== SHORT PROBLEM ==
Please restate, exactly as written, the lines running from the beginning of the material through the line that has "BAND_CLEARANCE = 0.2 * MM" in it.

* BEGIN DATASET EXCERPT *

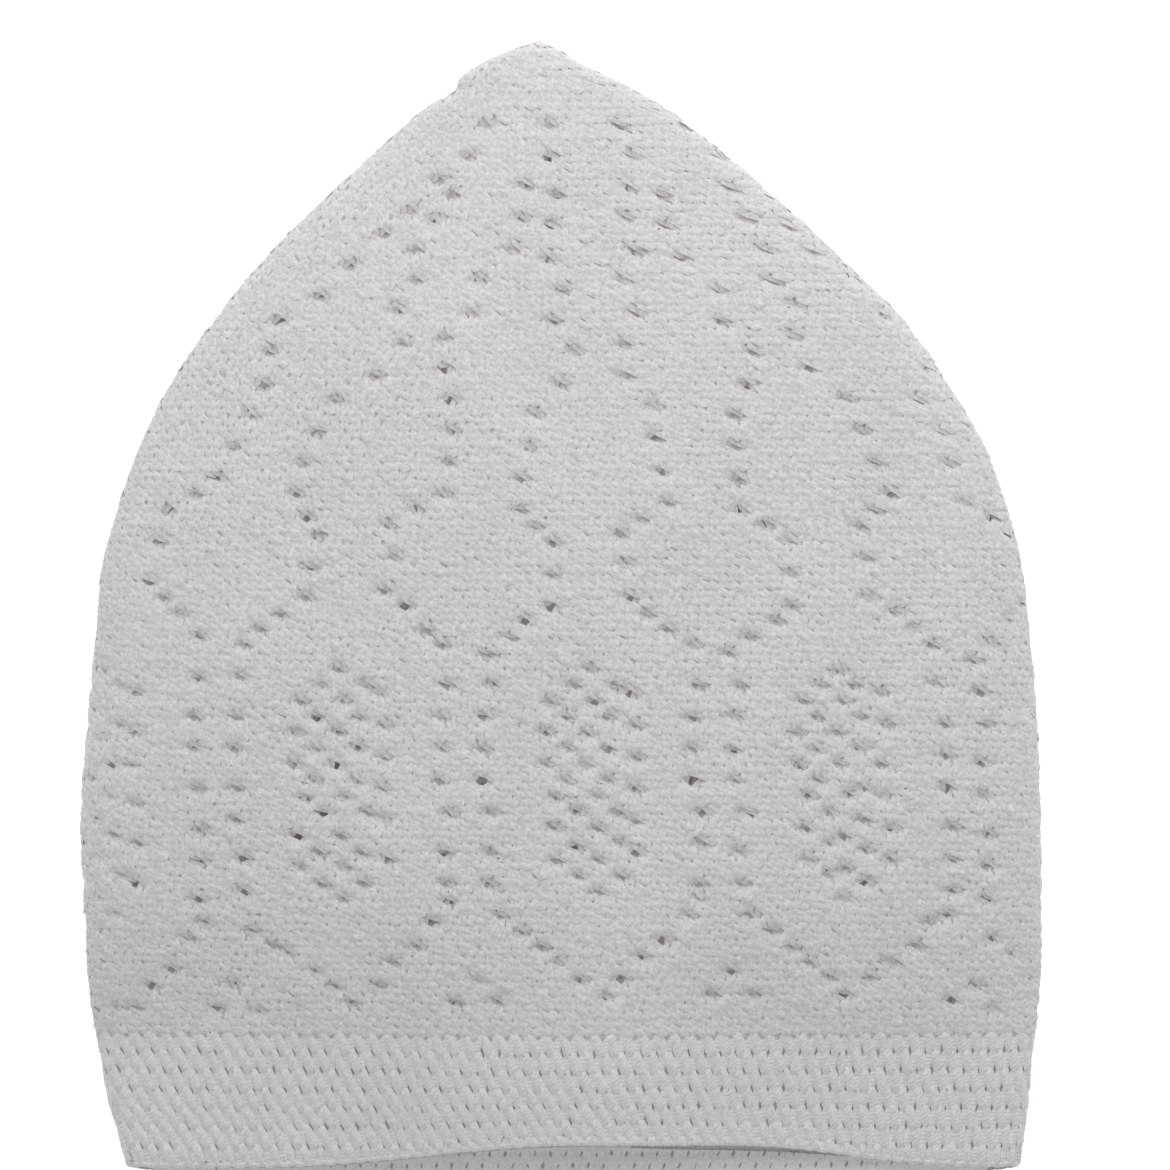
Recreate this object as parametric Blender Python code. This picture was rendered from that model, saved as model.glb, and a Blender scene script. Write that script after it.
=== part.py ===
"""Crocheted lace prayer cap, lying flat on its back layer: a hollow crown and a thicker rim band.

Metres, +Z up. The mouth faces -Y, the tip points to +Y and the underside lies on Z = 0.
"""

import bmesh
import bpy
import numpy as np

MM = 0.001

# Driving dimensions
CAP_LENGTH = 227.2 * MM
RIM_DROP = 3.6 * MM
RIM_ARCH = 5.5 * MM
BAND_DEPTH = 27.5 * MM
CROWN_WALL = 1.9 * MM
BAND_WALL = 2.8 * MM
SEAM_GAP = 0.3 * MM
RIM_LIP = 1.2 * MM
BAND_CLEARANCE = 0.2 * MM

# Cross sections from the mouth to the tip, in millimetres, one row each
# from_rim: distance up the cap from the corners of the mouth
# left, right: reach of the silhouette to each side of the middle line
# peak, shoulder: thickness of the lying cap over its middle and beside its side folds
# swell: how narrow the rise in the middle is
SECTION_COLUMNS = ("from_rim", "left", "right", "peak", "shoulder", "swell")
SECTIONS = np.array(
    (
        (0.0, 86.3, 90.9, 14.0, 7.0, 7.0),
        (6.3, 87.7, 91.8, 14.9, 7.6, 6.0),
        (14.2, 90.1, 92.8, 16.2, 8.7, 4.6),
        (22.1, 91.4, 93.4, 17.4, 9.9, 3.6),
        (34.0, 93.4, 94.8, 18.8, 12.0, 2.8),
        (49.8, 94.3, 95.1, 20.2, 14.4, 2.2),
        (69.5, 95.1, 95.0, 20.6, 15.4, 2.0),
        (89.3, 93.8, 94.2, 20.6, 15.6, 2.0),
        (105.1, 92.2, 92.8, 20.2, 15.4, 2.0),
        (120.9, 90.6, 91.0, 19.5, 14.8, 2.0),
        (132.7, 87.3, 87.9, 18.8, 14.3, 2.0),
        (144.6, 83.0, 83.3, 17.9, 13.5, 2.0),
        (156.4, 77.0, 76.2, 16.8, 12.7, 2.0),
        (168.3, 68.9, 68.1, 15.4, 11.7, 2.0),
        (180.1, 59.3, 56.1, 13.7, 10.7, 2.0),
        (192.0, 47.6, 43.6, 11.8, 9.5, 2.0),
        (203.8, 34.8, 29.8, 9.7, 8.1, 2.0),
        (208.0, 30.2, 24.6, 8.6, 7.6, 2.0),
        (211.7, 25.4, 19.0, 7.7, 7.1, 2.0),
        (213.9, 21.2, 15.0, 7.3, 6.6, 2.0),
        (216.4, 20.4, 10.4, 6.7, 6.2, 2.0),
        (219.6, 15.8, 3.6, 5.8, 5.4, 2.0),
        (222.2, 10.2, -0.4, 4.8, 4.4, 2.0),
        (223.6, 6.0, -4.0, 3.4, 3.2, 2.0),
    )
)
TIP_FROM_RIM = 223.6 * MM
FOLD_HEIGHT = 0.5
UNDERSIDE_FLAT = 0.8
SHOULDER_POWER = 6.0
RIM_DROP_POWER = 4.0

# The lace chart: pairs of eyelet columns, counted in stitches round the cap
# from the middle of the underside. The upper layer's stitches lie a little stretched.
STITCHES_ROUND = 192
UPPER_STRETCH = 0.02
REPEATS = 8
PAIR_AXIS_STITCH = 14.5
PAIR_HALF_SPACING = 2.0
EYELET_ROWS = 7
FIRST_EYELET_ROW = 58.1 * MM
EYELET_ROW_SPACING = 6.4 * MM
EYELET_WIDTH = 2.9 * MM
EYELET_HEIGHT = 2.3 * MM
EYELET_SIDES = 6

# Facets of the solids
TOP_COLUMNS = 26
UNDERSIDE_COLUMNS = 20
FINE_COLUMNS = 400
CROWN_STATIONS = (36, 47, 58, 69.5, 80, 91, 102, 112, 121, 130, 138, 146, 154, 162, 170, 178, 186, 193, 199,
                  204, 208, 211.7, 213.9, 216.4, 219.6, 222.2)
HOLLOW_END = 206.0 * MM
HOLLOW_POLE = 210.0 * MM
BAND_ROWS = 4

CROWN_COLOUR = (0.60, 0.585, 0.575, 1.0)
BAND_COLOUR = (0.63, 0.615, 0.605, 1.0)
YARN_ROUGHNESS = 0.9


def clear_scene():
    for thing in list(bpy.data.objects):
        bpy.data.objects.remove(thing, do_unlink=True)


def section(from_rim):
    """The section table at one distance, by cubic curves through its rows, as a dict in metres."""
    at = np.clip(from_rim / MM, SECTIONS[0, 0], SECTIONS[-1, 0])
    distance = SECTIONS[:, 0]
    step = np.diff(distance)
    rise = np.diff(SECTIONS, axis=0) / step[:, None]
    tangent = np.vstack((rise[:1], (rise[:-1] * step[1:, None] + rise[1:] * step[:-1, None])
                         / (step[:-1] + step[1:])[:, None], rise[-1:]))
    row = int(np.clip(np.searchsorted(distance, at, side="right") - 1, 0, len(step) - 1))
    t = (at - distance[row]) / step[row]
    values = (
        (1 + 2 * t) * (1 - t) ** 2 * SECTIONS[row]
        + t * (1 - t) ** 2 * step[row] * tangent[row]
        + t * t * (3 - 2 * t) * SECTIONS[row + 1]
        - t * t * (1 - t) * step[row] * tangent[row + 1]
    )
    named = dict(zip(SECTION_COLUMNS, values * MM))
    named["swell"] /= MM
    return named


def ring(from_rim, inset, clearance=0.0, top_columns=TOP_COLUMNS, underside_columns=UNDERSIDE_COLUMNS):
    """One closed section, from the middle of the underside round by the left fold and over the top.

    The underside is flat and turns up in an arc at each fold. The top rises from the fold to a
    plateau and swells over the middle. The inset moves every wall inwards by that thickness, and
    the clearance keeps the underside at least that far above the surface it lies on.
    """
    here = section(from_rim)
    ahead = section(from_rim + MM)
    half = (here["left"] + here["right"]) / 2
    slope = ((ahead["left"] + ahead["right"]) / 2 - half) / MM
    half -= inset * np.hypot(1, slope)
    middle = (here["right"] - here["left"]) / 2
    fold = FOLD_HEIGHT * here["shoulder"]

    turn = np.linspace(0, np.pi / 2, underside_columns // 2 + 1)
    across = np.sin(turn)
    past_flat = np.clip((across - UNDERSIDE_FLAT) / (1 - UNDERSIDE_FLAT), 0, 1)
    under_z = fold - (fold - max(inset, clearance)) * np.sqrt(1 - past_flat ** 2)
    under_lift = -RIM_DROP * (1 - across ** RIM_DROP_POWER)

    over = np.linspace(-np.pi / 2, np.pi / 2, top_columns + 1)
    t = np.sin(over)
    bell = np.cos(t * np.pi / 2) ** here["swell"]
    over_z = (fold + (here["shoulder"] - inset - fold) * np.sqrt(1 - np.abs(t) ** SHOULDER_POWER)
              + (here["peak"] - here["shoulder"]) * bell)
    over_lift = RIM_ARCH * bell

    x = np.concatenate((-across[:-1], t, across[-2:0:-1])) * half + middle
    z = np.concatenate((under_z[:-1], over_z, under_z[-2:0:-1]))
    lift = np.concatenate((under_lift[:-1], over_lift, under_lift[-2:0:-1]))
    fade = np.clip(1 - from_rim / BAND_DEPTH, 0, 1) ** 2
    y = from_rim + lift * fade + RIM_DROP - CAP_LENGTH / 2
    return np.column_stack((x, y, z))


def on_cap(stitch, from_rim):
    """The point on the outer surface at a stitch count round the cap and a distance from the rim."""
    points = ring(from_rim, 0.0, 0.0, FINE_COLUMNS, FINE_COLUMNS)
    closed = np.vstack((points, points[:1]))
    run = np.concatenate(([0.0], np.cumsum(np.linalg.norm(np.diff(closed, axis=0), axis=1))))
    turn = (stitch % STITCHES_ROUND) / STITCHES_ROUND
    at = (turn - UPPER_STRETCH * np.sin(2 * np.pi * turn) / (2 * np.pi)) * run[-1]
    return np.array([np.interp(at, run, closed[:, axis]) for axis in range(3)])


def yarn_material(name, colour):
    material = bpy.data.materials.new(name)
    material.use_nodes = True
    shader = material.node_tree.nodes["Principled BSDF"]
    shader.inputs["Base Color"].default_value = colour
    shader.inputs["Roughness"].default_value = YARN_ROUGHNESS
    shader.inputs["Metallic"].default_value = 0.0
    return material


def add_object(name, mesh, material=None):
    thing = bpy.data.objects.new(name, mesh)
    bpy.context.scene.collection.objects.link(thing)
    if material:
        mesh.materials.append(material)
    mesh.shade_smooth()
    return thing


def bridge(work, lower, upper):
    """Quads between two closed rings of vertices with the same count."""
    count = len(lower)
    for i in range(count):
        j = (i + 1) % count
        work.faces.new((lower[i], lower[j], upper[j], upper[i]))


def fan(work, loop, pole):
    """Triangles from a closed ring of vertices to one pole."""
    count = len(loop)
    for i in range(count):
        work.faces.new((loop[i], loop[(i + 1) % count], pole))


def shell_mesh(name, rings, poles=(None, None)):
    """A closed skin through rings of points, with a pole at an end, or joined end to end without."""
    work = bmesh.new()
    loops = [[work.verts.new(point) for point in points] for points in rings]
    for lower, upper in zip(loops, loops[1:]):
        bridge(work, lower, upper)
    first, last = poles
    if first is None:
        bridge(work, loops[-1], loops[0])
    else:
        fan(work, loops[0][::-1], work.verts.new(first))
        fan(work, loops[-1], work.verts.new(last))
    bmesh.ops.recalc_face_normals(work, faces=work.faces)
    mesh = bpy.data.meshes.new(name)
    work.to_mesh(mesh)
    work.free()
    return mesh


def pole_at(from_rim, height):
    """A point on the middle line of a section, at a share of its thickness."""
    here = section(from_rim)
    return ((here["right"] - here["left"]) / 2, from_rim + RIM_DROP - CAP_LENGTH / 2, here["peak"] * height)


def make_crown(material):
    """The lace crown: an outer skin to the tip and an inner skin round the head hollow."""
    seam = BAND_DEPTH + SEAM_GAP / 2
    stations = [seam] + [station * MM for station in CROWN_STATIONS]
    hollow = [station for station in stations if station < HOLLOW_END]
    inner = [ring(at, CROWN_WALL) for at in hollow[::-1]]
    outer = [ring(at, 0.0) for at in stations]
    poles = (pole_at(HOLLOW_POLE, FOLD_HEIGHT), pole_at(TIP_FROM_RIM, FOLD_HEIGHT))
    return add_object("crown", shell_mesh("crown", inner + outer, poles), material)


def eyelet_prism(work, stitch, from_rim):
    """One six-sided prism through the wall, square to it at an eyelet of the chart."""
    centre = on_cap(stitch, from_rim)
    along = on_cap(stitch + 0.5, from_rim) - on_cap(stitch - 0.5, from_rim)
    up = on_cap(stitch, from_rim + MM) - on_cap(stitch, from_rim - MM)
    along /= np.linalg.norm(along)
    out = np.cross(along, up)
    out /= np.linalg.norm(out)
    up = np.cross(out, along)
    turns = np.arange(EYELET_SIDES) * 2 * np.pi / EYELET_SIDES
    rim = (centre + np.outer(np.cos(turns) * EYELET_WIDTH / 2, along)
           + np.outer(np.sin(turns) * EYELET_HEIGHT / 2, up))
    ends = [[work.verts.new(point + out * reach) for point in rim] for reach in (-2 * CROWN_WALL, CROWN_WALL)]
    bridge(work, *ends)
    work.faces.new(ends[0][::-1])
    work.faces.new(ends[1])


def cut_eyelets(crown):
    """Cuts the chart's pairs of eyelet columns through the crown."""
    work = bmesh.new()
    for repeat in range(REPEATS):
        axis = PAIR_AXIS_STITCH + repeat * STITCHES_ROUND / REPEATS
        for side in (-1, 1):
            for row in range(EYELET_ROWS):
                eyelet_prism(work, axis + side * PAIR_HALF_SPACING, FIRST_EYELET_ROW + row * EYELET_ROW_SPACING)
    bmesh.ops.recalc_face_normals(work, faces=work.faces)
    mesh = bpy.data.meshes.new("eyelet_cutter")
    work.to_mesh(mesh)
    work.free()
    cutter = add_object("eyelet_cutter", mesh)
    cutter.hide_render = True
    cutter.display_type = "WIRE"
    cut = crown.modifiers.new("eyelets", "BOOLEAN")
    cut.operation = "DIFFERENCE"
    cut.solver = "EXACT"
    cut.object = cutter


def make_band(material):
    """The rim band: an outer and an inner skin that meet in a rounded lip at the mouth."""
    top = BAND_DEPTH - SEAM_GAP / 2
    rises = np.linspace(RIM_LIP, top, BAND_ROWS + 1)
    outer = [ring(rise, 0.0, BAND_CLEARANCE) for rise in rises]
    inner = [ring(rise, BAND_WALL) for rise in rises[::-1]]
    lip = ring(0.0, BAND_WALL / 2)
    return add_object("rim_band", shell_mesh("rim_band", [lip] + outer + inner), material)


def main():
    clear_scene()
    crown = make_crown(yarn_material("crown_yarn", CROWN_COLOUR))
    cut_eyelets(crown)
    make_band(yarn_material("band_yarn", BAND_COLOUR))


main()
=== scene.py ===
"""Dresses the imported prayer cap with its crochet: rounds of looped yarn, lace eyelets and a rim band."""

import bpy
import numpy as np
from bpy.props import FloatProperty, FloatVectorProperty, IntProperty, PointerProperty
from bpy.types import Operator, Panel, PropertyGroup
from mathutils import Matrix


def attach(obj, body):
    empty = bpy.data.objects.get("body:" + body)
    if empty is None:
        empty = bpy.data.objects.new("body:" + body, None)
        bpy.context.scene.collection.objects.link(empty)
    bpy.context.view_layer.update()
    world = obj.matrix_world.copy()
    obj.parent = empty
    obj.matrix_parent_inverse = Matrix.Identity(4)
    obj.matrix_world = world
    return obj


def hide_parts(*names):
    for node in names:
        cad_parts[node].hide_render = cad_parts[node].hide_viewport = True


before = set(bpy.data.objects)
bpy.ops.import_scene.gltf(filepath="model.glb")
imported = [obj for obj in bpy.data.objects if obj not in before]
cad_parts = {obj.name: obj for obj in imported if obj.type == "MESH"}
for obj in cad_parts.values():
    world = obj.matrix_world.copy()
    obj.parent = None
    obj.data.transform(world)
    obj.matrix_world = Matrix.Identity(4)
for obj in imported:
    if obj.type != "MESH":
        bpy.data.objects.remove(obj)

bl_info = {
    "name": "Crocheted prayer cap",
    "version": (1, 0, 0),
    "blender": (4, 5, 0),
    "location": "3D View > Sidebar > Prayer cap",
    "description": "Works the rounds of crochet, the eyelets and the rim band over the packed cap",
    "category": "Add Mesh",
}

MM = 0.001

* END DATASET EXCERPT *

== SOLUTION ==
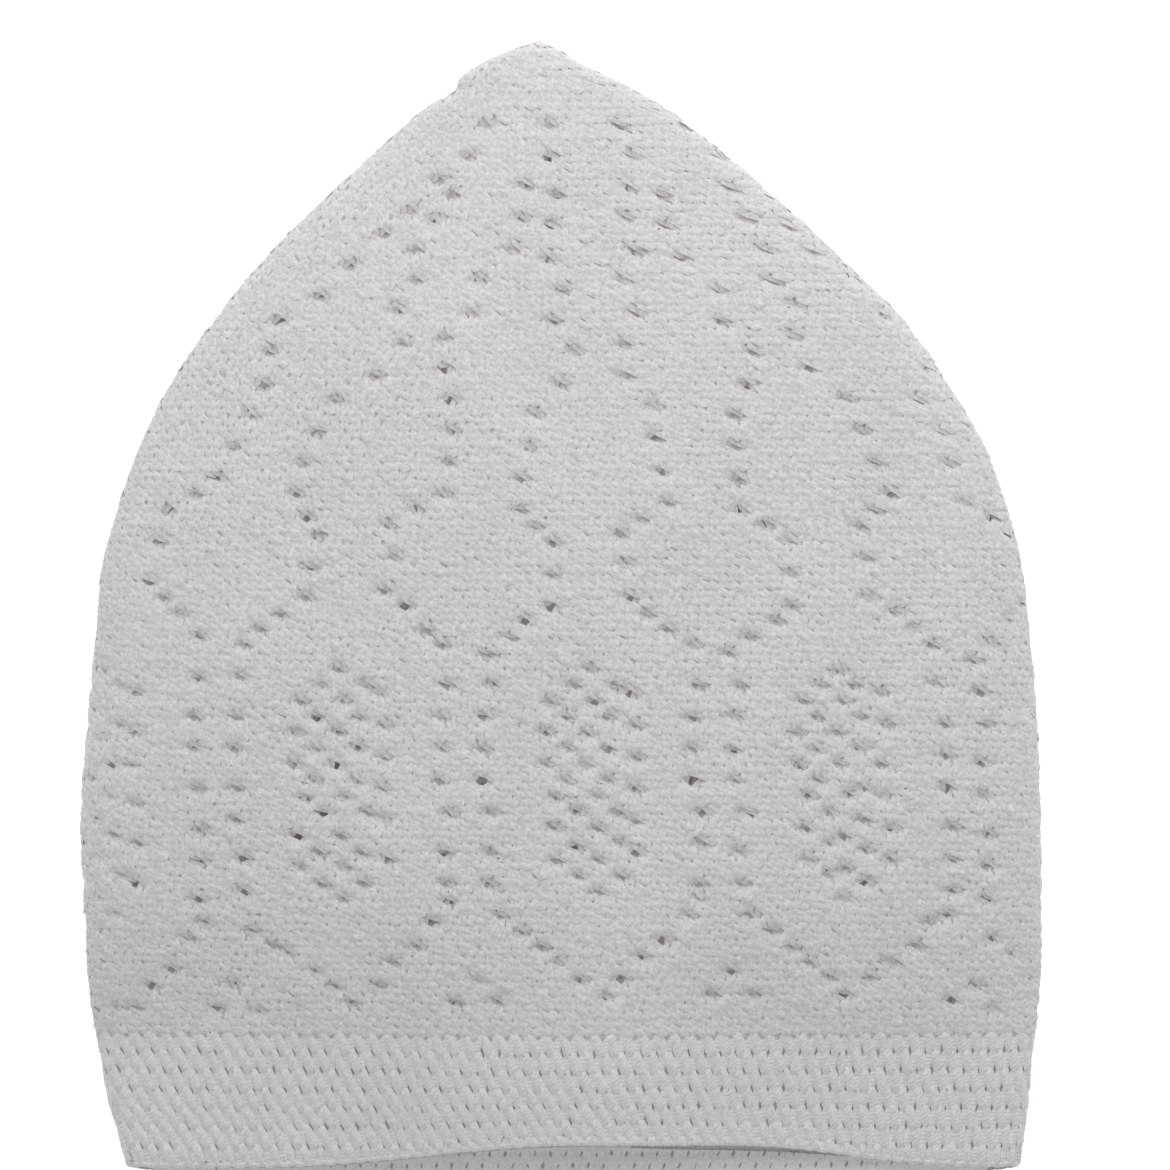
Recreate this object as parametric Blender Python code. This picture was rendered from that model, saved as model.glb, and a Blender scene script. Write that script after it.
=== part.py ===
"""Crocheted lace prayer cap, lying flat on its back layer: a hollow crown and a thicker rim band.

Metres, +Z up. The mouth faces -Y, the tip points to +Y and the underside lies on Z = 0.
"""

import bmesh
import bpy
import numpy as np

MM = 0.001

# Driving dimensions
CAP_LENGTH = 227.2 * MM
RIM_DROP = 3.6 * MM
RIM_ARCH = 5.5 * MM
BAND_DEPTH = 27.5 * MM
CROWN_WALL = 1.9 * MM
BAND_WALL = 2.8 * MM
SEAM_GAP = 0.3 * MM
RIM_LIP = 1.2 * MM
BAND_CLEARANCE = 0.2 * MM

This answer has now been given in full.